Levi Strauss & Company need to avoid benefitting from what was considered to be questionable labor practices in some countries and labor practices in China was not always ideal. Also, Consumers all over the world is being more conscious about source of labor concerning the goods that they ultimately buy. These ethical concerns could severely impact Levi’s sales if International and local consumers in the United States reject items sourced or manufactured in China. The consequences could be at best risky and at worst; financially disastrous. Levi would not want to be seen as supporting sub-standard wages in China in order to make a profit.
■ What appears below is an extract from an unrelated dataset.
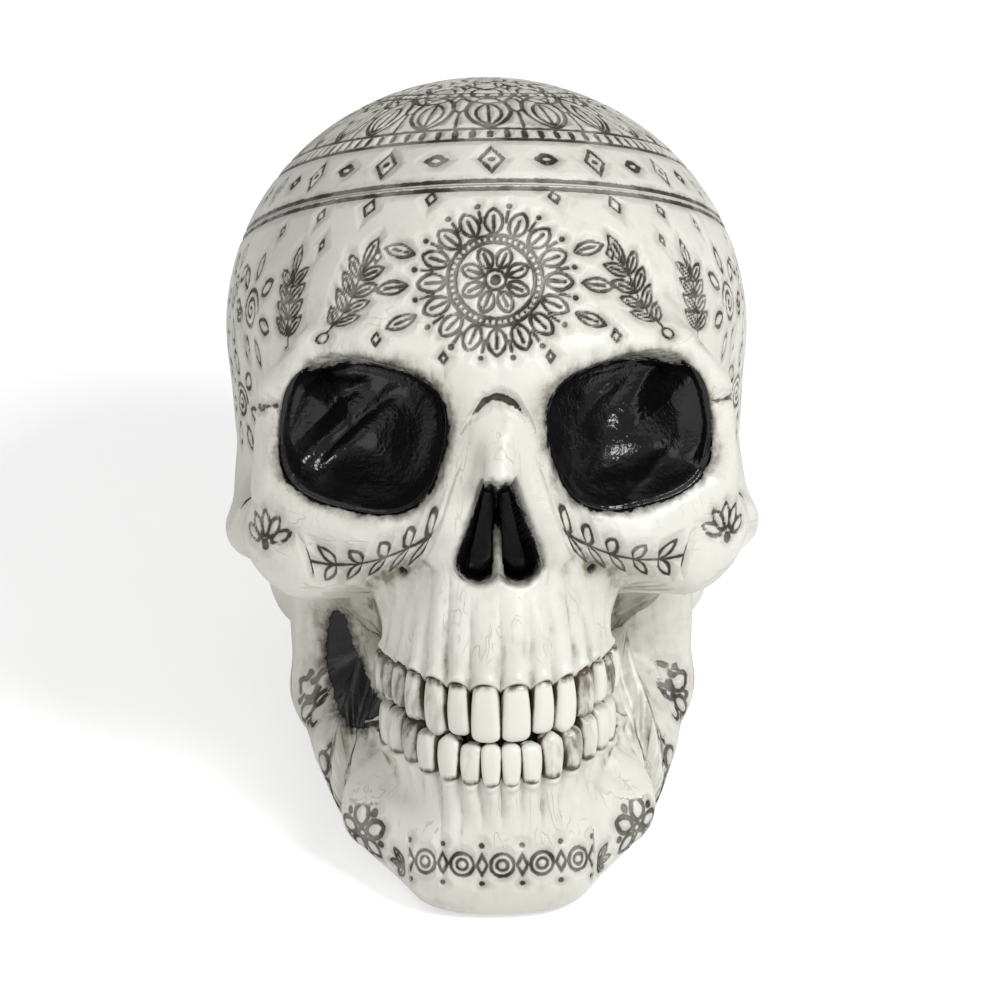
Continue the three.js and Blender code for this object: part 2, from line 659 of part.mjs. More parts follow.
const head = new THREE.Group();
head.rotation.x = -lean_angle;
head.position.z = ear_line_height + stand_height;
head.updateMatrix();
const into_head = head.matrix.clone().invert();

function pocketsIn(solid) {
  let cut = solid;
  for (const pad of pads) {
    const pocket = padGeometry(pad, pad_fit, 0, pad_thickness + pad_fit);
    cut = cut.subtract(solidOf(pocket.applyMatrix4(into_head)));
  }
  return cut;
}

function meshOf(name, solid, material) {
  const mesh = solid.getMesh();
  const geometry = new THREE.BufferGeometry();
  geometry.setAttribute('position', new THREE.BufferAttribute(mesh.vertProperties, 3));
  geometry.setIndex(new THREE.BufferAttribute(mesh.triVerts, 1));
  geometry.computeVertexNormals();
  const result = new THREE.Mesh(geometry, material);
  result.name = name;
  return result;
}

const boneMaterial = () => new THREE.MeshStandardMaterial({ color: 0xdfe0d8, roughness: 0.4, metalness: 0 });
const padMaterial = () => new THREE.MeshStandardMaterial({ color: 0x2a2a2c, roughness: 0.9, metalness: 0 });

head.add(meshOf('crown_shell', crown(), boneMaterial()));
head.add(meshOf('face_shell', face(), boneMaterial()));
head.add(meshOf('rear_shell', pocketsIn(rear()), boneMaterial()));
head.add(meshOf('jaw_shell', pocketsIn(jaw()), boneMaterial()));
head.add(meshOf('base_cover', cover(), boneMaterial()));

const standing = new THREE.Group();
standing.add(head);
for (const pad of pads) {
  const mesh = new THREE.Mesh(padGeometry(pad, 0, 0, pad_thickness), padMaterial());
  mesh.name = pad.name;
  standing.add(mesh);
}

// The origin lies under the middle of the skull, on the surface that it stands on
standing.updateMatrixWorld(true);
const box = new THREE.Box3().setFromObject(standing, true);
standing.position.y = -(box.min.y + box.max.y) / 2;

const skull = new THREE.Group();
skull.add(standing);

export default skull;
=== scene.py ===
"""Looks of a decorative skull: an off-white moulded head, engraved, with a dark wash in its grooves."""

import bmesh
import bpy
import numpy as np
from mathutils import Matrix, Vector


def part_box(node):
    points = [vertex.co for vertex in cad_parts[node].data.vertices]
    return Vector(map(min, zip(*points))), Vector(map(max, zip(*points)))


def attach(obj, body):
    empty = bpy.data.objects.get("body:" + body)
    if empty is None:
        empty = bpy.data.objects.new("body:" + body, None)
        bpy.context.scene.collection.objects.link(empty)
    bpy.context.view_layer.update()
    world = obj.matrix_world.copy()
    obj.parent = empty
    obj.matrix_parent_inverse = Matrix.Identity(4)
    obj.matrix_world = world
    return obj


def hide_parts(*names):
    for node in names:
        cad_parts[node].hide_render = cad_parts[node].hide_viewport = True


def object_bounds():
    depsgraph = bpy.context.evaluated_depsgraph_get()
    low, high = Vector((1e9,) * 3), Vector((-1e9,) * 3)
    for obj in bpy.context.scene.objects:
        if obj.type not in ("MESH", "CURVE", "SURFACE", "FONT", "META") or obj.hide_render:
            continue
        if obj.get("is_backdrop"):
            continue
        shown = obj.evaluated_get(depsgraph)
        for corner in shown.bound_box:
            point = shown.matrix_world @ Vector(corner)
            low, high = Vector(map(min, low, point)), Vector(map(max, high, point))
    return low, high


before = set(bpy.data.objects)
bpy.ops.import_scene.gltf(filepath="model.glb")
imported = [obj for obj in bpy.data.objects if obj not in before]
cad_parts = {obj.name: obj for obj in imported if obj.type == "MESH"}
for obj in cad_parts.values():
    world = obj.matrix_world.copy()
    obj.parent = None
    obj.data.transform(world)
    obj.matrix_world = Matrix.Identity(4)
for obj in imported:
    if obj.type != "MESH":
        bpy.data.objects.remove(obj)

frame_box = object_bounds()

# The sculpted head that every moulding is cast from, with the eye sockets and the nose as hollows in it.
# Lengths are shares of the face's height, in the head's own frame: x sideways, y back from the ears, z up.
# It is hollow plastic, four millimetres thick, and stands leaning back on its chin and its rear.
HEAD_WIDTH = 1.41
WALL = 0.04
LEAN = np.radians(20)
EAR_LINE_HEIGHT = 0.676
CHIN_PAD_PLACE = 1.01
SKIN_INSET = 0.004


def smooth_min(a, b, soft):
    """The smaller of two distances, rounded over where they differ by less than soft."""
    h = np.clip(0.5 + 0.5 * (b - a) / soft, 0, 1)
    return b + (a - b) * h - soft * h * (1 - h)


def smooth_max(a, b, soft):
    """The larger of two distances, rounded over in the same way."""
    return -smooth_min(-a, -b, soft)


def oval(p, centre, radii):
    """Distance to an ellipsoid: the scaled radius times itself less one, over the length of its slope."""
    q = [p[i] - centre[i] for i in range(3)]
    k0 = np.sqrt(sum((q[i] / radii[i]) ** 2 for i in range(3)))
    k1 = np.sqrt(sum((q[i] / radii[i] ** 2) ** 2 for i in range(3)))
    return k0 * (k0 - 1) / np.maximum(k1, 1e-6)


def rod(p, start, end, start_radius, end_radius):
    """Distance to a rod whose radius runs evenly from one end to the other."""
    along = [end[i] - start[i] for i in range(3)]
    length_squared = sum(v * v for v in along)
    t = np.clip(sum((p[i] - start[i]) * along[i] for i in range(3)) / length_squared, 0, 1)
    away = np.sqrt(sum((p[i] - start[i] - t * along[i]) ** 2 for i in range(3)))
    return away - (start_radius + (end_radius - start_radius) * t)


def rib(p, points, radii):
    """Distance to a chain of rods."""
    spans = zip(points[:-1], points[1:], radii[:-1], radii[1:])
    return np.minimum.reduce([rod(p, *span) for span in spans])


ROW_BACK = -0.58
ROW_END = -0.30


def row_wall(p, half_width, half_length):
    """Distance to the upright wall over the oval of a tooth row, open towards the back."""
    forward = np.minimum(p[1] - ROW_BACK, 0)
    k0 = np.sqrt((p[0] / half_width) ** 2 + (forward / half_length) ** 2)
    k1 = np.sqrt((p[0] / half_width**2) ** 2 + (forward / half_length**2) ** 2)
    return smooth_max(k0 * (k0 - 1) / np.maximum(k1, 1e-6), p[1] - ROW_END, 0.06)


def upper_wall(p):
    """Bone that carries the upper teeth: the row's wall, drawn in above and below its fullest level."""
    off = (p[2] + 0.40) ** 2
    sides = row_wall(p, 0.296 - 0.6 * off, 0.376 - 0.6 * off)
    return smooth_max(smooth_max(sides, -0.545 - p[2], 0.02), p[2] + 0.06, 0.08)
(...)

On the other hand, Labor costs in countries differ and the average salary to maintain a household in different countries differs. Levi’s decision to continue to source and purchase fabric in China or make direct investments in manufacturing and marketing in that country does not mean that they support sub-standard wages or a military government. In fact a decision to make direct investments in manufacturing and marketing in that country may mean that they have a level of control over the wages of workers and the ability to ensure that the company can withstand international scrutiny about its practices. Levi could then ensure that labor standards are equal to that of any first world nation and that the salary of workers in the manufacturing plants is fair.
The company can roll-out a global strategy that ensures that workers all over the world are comparatively and equitably paid, albeit not necessarily at the exact same hourly rate. The China market cannot be ignored by the company as it is one of the fastest growing economies’ in the world and future expansion and profitability of Levi may be impacted on that country’s continued growth. The company can help to change the stereotypical image of firms benefiting from unjust labor standards by becoming a beacon of good corporate citizenry and also increase its profitability.